For students of Soviet history and politics, STALIN’S POLICE makes important contributions to scholarly understanding of the 1930s. One important finding that emerges from Hagenloh’s study concerns the paradoxes of decision-making in the “mass operations.” On the one hand, police officers instructed to round up “suspicious” elements often had recourse to highly slapdash methods, such as simply rounding up petty traders at a public market for arrest and possible execution as “speculators” (p.260). On the other hand, Hagenloh leaves no doubt that the mass operations were ordered and to a high degree supervised by Stalin himself. Moreover, arrests were carried out by the police largely based on their own internal records of membership in suspicious contingents. External sources of information, such as denunciations by other citizens, played a relatively minor role. Thus, the mass operations represent the systematic and centrally organized deployment of law enforcement data about individuals who were themselves highly obscure, but who belonged to categories the regime judged to be inimical to its survival.
Indeed, the broader message of STALIN’S POLICE that makes it valuable for scholars of criminal justice without a specialized interest in Soviet history concerns the tenuousness of the distinction between political violence and criminal justice on which rests the disciplinary division of labour between political science and criminology. In fact, Hagenloh’s book shows that this putative distinction is highly illusory. It was the Soviet government’s ideologically and institutionally derived understanding of the nature of crime and criminality that led it to continually broaden the concept of political crime by the inclusion of more and more seemingly non-political offenses, and that eventually led the state to construct a criminal justice system based on the quarantining, and in some cases eradication, of dangerous contingents. Moreover, despite the alluring spectacle of political trials of prominent defendants that has bedazzled many observers, Hagenloh shows convincingly that it was the very nature of policing in the USSR that set the stage for the mass violence of 1937-38. Thus, without detracting from the moral significance of the killings of either prominent or humble victims, Hagenloh avoids the temptation to lay them at the door either of the evil genius of Stalin or of the shadowy machinations of party officials. Rather, he explains the violence of those years through a comprehensive narrative centred on specific social policies and law enforcement technologies. Ultimately, this explanation actually increases the relevance of Hagenloh’s findings for students of criminal justice. In particular, some of his findings eerily [*95] prefigure those of more recent studies of trends in law enforcement, most notably the so-called “new penology” identified by Feeley and Simon and based (like Stalin’s policies) on risk assessments based on suspicious population contingents. And of course, in our own post-9/11 age of heightened anxieties, like those of the 1930s, the focus of law enforcement agencies has shifted still more in this direction.

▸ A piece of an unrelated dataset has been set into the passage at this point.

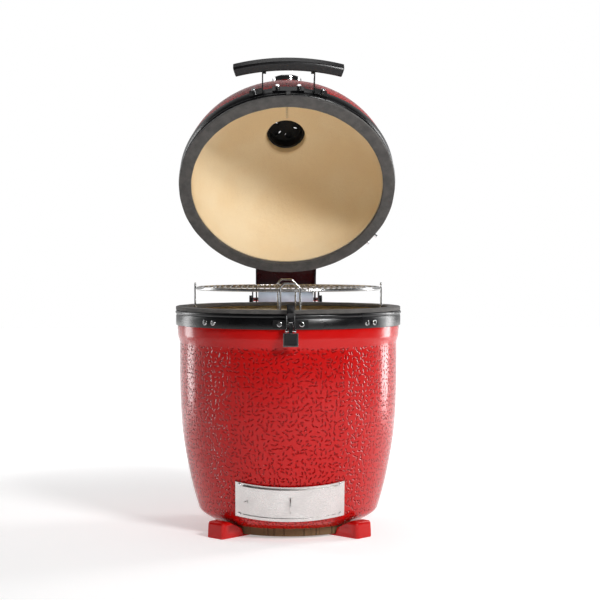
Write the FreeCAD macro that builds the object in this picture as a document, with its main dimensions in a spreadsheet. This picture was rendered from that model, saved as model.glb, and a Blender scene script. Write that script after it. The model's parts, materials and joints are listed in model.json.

This is a book that transcends disciplinary boundaries and deserves to be widely read by scholars of criminal justice.
REFERENCES:
Conquest, Robert. 1968. THE GREAT TERROR: STALIN'S PURGE OF THE THIRTIES. New York: Macmillan.
Feeley, M. and Simon, J. 1992. “The New Penology: Notes on the Emerging Strategy of Corrections and Its Implications.” Criminology 30: 449-474.
Getty, John Arch. 1985. Origins OF THE GREAT PURGES: THE SOVIET COMMUNIST PARTY RECONSIDERED, 1933-1938. New York: Cambridge University Press.